Consistency and careful planning are also virtues. However, I would say beware the inflexible plan and the ‘we always do it this way’ culture. This is a tough call because sticking to your plan, to your processes that have produced results, makes sense. Unfortunately, the market and your specific customers haven’t read your plan and don’t care about your processes.

So who are the Harvard Business Review’s stars? Top of the pile in 2011 and 2013 was Clayton Christensen, a professor at Harvard Business School. His latest book is called How Will You Measure Your Life?

Christensen doesn’t believe in telling people what to do. Instead he gives them models and a series of examples of how other businesses have achieved results. He claims to be teaching people how to think about business management.

This is not the dry as dust academic you may recall from your own studies. He’s readable, as are the others referred to elsewhere.
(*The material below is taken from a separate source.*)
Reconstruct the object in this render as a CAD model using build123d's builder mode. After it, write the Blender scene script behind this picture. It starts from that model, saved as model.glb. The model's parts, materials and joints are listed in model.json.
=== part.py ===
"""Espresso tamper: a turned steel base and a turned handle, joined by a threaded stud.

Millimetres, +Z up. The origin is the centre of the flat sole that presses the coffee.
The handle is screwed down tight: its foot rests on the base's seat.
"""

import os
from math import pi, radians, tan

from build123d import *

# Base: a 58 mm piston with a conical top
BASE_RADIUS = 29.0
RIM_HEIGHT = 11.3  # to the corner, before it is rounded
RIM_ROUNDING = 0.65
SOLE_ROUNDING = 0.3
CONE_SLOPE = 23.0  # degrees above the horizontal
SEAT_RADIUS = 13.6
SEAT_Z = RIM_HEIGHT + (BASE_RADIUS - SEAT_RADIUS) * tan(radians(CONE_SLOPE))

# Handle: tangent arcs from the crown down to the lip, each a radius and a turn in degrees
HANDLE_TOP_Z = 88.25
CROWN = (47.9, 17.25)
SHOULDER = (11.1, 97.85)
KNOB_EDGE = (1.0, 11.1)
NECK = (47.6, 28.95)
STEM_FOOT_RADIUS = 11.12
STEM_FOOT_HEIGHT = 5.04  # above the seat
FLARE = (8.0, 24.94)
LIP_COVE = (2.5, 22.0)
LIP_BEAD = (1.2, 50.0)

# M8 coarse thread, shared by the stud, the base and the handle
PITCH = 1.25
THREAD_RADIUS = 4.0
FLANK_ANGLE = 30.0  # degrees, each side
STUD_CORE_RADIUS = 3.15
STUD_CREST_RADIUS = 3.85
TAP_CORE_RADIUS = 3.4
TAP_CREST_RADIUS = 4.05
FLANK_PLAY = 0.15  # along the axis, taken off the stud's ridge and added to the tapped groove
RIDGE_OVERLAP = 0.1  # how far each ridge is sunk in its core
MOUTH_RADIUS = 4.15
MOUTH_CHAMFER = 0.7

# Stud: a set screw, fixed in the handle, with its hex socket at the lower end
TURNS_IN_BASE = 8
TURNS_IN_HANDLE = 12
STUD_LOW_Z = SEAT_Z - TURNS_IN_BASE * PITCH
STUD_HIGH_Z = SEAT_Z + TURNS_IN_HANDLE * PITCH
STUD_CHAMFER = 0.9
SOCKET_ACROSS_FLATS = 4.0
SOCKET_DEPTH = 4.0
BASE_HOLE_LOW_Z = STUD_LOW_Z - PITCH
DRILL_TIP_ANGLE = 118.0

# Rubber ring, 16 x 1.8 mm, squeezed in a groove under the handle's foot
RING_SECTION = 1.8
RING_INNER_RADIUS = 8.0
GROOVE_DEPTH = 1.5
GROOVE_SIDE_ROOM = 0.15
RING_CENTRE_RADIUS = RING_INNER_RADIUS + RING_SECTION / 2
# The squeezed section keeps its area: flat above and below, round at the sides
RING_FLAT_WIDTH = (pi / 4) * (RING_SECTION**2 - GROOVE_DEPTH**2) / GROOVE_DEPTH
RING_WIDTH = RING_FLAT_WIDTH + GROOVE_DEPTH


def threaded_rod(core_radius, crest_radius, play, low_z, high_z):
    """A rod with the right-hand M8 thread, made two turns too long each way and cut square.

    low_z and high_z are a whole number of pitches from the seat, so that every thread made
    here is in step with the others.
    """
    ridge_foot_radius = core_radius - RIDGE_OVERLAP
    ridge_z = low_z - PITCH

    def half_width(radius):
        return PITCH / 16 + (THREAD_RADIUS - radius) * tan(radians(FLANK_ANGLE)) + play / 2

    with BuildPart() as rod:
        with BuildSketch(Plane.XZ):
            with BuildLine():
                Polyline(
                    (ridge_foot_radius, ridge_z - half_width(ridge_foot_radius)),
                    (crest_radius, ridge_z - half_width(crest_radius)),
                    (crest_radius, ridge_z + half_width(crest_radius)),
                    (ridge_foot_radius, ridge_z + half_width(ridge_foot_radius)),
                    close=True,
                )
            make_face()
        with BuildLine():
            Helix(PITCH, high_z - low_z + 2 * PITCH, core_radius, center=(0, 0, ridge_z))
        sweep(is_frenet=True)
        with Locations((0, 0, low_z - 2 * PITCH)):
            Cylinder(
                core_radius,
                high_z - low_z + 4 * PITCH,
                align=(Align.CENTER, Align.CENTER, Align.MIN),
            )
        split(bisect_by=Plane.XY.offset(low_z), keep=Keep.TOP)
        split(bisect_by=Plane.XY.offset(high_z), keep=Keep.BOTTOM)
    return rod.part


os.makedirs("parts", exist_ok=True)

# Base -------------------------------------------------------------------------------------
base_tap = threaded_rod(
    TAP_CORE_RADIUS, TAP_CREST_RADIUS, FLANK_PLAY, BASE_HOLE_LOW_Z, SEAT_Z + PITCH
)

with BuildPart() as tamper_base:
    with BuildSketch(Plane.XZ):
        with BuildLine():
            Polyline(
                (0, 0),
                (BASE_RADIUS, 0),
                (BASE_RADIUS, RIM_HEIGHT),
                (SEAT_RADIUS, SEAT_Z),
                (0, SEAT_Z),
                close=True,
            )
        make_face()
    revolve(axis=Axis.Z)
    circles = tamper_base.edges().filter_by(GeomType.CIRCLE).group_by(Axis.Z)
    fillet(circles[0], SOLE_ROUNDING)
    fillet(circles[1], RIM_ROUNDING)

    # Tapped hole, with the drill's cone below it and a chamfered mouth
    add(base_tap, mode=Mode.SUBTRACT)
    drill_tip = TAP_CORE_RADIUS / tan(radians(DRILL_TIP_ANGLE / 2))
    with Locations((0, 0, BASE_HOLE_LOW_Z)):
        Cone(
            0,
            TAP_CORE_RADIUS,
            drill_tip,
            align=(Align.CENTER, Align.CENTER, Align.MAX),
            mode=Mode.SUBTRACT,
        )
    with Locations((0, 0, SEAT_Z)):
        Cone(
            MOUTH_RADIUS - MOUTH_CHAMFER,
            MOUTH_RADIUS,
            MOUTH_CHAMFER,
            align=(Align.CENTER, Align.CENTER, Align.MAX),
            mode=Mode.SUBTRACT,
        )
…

An element of How Will You Measure Your Life? asks you to address three key questions: how will you make sure you are happy in your career? How can you ensure relationships with family and spouse are a source of enduring happiness? And how can you be sure you’ll stay out of jail? That last one is not flip – Christensen has studied with three people who didn’t, including Jeffrey Skilling of Enron fame.
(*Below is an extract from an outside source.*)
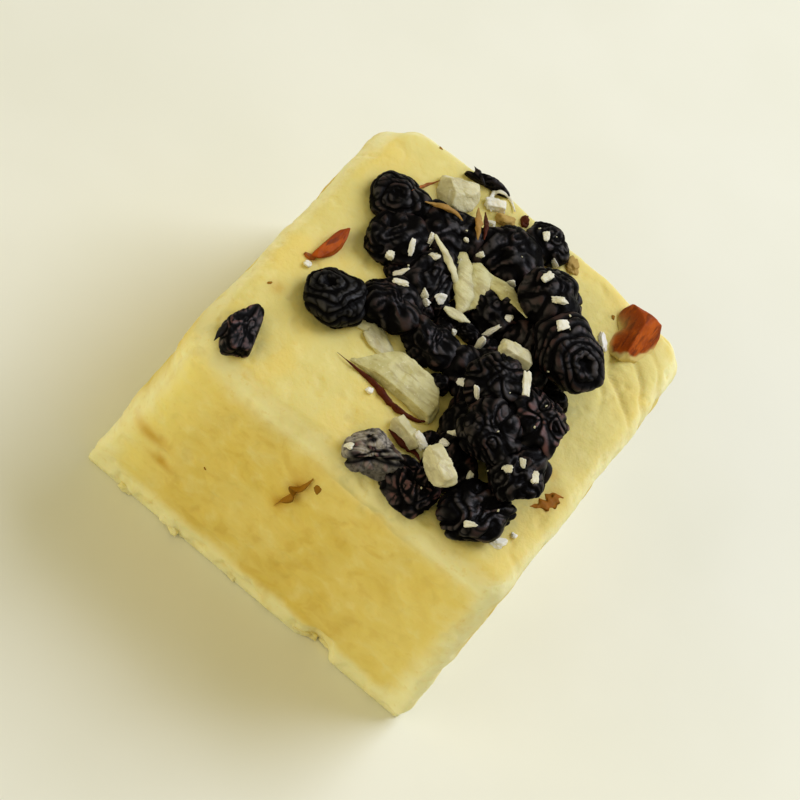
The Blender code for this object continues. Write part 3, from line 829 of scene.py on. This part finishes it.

I suggest all those personal issues are important, but often get left out of the equation when people start dilating on the routes to commercial success. Being the richest man in the cemetery – or indeed jail – doesn’t constitute success. If nothing else, I’d say that human element makes Christiansen a worthy guru.

Are you interested in being a high growth business? A daft question, you might say. Chan Kim and Renee Mauborgne discovered there was a key difference in strategic approach between high growth and low growth businesses. The latter took a conventional approach; their thinking was dominated by staying ahead of the competition.

The former, by contrast, paid little attention to matching or beating their rivals. They aimed instead for value innovation that would make their competitors’ efforts irrelevant. Kim and Mauborgne discovered that high growth came from small and large companies, from high tech and low tech and from businesses run by young radical thinkers and older heads.

Value innovation as a commercial strategy also translated into how high growth businesses approached product and service innovation. If you like a couple of killer statistics, here they are. Those businesses that focused on line extensions – a significant majority – found they contributed 62 per cent of turnover but only 39 per cent of total profit. Meanwhile the minority – the value innovators – saw those launches produce 38 per cent of revenue but 61 per cent of total profit.

STRATEGIC

Robert Kaplan and David Norton are experts in strategic management. But I wasn’t convinced by what I read and saw, except for one key nugget – what you measure is what you get. Ask any teacher or indeed parent of school aged children looking for a school and it becomes rapidly apparent that, very often, both teachers and parents are focused on test and exam results at the various levels.

As in the education world, so in business. The more you crunch the numbers, the further you go away from quality. As a young salesman, I was sold the principle that if you had enough appointments per week or month you’d succeed. Quality didn’t come into the equation and that is always going to be a mistake.

Linda Hill tells us that business managers have a strong tendency to stop developing themselves. It’s commonplace for a well run company to have a staff development programme in place. It can be a key factor in recruiting good people. But what about the bosses?

According to Hill, the result is a lot of mediocre and awful managers, along with some great ones. The reality is that business managers reach a plateau of competence and skills. They fail to move themselves on in the way they ask of staff.

If you want your team to improve their skills, what chance have you got of selling that principle if you are not doing the same thing yourself? What’s more, if you fail to improve your contribution to the business, you could lose it. Those staff you’ve trained while you haven’t improved your own skills could walk and take the customers with them.